Makes me think that it might be driven more by CI runners always pulling down the latest for a release, so there is a massive swarm at the beginning of the release at the same time as the cache invalidation

I also think the global cache invalidation as part of a trigger is the cause. Too much spiky traffic.

Wonder if delaying the index.tab update till the cache is hydrated might alleviate it

Makes me think that it might be driven more by CI runners always pulling down the latest for a release, so there is a massive swarm at the beginning of the release at the same time as the cache invalidation

It’s interesting we did not get reports after 18.x was launched. I’d expect if it was driven by downloads we might have seen something yesterday.

@Trott a few links are still 500ing for me

This seems to be happening again; https://iojs.org/dist/index.json is 500ing, and v12.22.11 just went out.
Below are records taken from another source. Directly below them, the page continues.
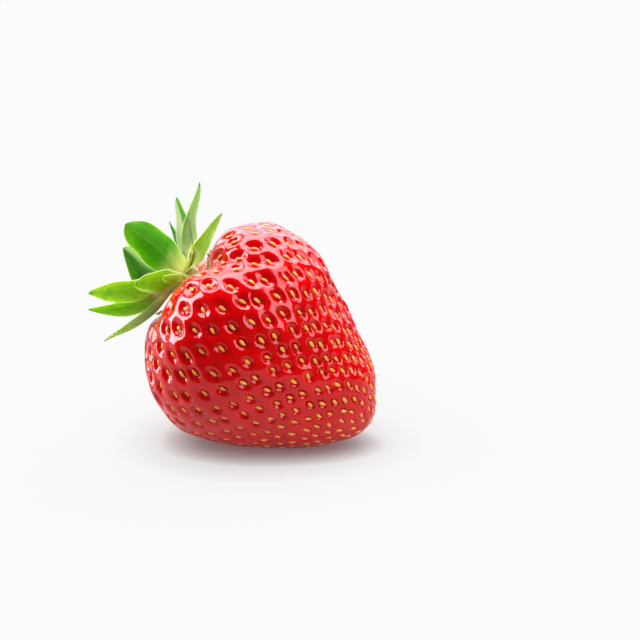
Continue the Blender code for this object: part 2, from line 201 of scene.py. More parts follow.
# Veins of a blade: how many side veins leave the midrib and how they slant, how close the long ones are,
# how strong each kind is, and how much of their colour shows
SIDE_VEINS = 9.0
SIDE_VEIN_SLANT = 2.1
LONG_VEINS = 9.5
VEIN_STRENGTHS = {"side": 0.3, "midrib": 0.55, "long": 0.44}
VEIN_SHARE = 0.22


# ---------------------------------------------------------------- the fruit's form


def fruit_axes():
    """Unit vectors towards the tip, the top and the front of the fruit."""
    level = math.cos(AXIS_PITCH)
    tip = Vector((level * math.cos(AXIS_YAW), level * math.sin(AXIS_YAW), -math.sin(AXIS_PITCH)))
    front = Vector((math.sin(AXIS_YAW), -math.cos(AXIS_YAW), 0))
    return np.array(tip), np.array(front.cross(tip)), np.array(front)


TIP, TOP, FRONT = fruit_axes()
MIDDLE = np.array([0, 0, MIDDLE_HEIGHT])


def smoothstep(x):
    x = np.clip(x, 0, 1)
    return x * x * (3 - 2 * x)


def fade(x, start, full):
    """Rises smoothly from 0 at the start to 1 where it is full, which may be the lower of the two."""
    return smoothstep((x - start) / (full - start))


def unit(vectors):
    return vectors / np.linalg.norm(vectors, axis=-1, keepdims=True)


def turned_away(phi, angle):
    """How far phi is from an angle, the short way round."""
    return (phi - angle + math.pi) % (2 * math.pi) - math.pi


def smooth_curve(x, knots, values):
    """A smooth line through the values at the knots, level at both ends."""
    slopes = np.gradient(values, knots)
    slopes[0] = slopes[-1] = 0
    i = np.clip(np.searchsorted(knots, x, side="right") - 1, 0, len(knots) - 2)
    span = knots[i + 1] - knots[i]
    t = (x - knots[i]) / span
    rise = t * t * (3 - 2 * t)
    bend = t * (1 - t) ** 2 * slopes[i] - t * t * (1 - t) * slopes[i + 1]
    return values[i] * (1 - rise) + values[i + 1] * rise + span * bend


def reach(psi, phi):
    """How far the plain skin, without its pits, is from the middle."""
    top_share = (1 + np.cos(phi)) / 2
    top = smooth_curve(psi, OUTLINE_ANGLES, TOP_REACH)
    belly = smooth_curve(psi, OUTLINE_ANGLES, BELLY_REACH)
    behind = np.clip(2 * psi / math.pi - 1, 0, 1)
    found = top * top_share + belly * (1 - top_share)
    found = found + CHEEK_SWELL * np.sin(phi) ** 2 * np.sin(math.pi * behind)
    shown = fade(psi, FURROW_START, FURROW_FULL) * np.clip((math.pi - psi) / FURROW_END, 0, 1)
    for angle, half_width, depth in FURROWS:
        away = turned_away(phi, math.radians(angle)) / math.radians(half_width)
        found = found - depth * np.exp(-(away**2)) * shown
    return found


def across_axis(phi):
    """Unit vectors straight out from the axis."""
    return np.cos(phi)[..., None] * TOP + np.sin(phi)[..., None] * FRONT


def directions(psi, phi):
    return np.cos(psi)[..., None] * TIP + np.sin(psi)[..., None] * across_axis(phi)


def angles(direction):
    """The angles psi and phi of unit directions."""
    psi = np.arccos(np.clip(direction @ TIP, -1, 1))
    return psi, np.arctan2(direction @ FRONT, direction @ TOP)


def resting_reach(direction):
    """The reach along unit directions, cut off level where the fruit rests."""
    down = np.maximum(-direction[..., 2], 1e-6)
    return np.minimum(reach(*angles(direction)), MIDDLE_HEIGHT / down)


def tangents(direction):
    """Unit vectors across each direction: along the meridian, away from the tip, and round the axis."""
    round_axis = np.cross(TIP, direction)
    round_axis /= np.linalg.norm(round_axis, axis=-1, keepdims=True) + 1e-12
    return np.cross(round_axis, direction), round_axis


def skin_frame(direction):
    """Points of the plain skin, from the middle, and unit vectors along, round and out of it there."""
    step = 2e-3
    sides = []
    for tangent in tangents(direction):
        ends = [unit(direction + sign * step * tangent) for sign in (1, -1)]
        ends = [end * resting_reach(end)[:, None] for end in ends]
        sides.append(unit(ends[0] - ends[1]))
    along, across = sides
    outward = unit(np.cross(along, across))
    return direction * resting_reach(direction)[:, None], along, np.cross(outward, along), outward


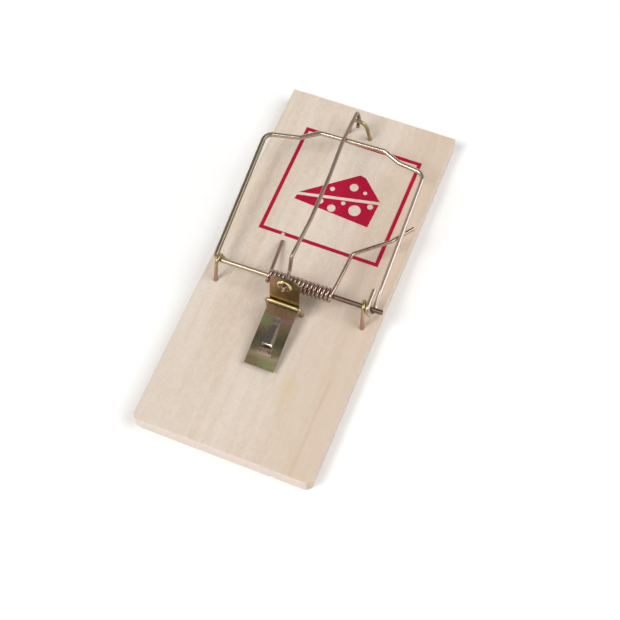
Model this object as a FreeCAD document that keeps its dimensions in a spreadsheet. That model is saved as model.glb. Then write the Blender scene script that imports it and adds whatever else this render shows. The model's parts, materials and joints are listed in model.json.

(after about 5-10 minutes, the 500s seemed to stop, but it’s still worth looking into)

@SheetJSDev I think the https://iojs.org/dist site is backed by https://nodejs.org/dist behind the scenes. (Using the Network pane of browser Dev Tools to inspect the traffic, the responses are served from nodejs.org, even when visiting iojs.org/dist.)

Edit: Actually just parts of it show as coming from nodejs.org, some resources say they’re from io.js. 🤷

Edit again: I note that the root of the io.js site (https://iojs.org/) redirects to nodejs.org… But also, I can’t see where in your CI run it visibly redirected to nodejs.org. I just see that the server error caused nvm to fail to download and install io.js.

And at that… I’ll hide my own comment as off-topic.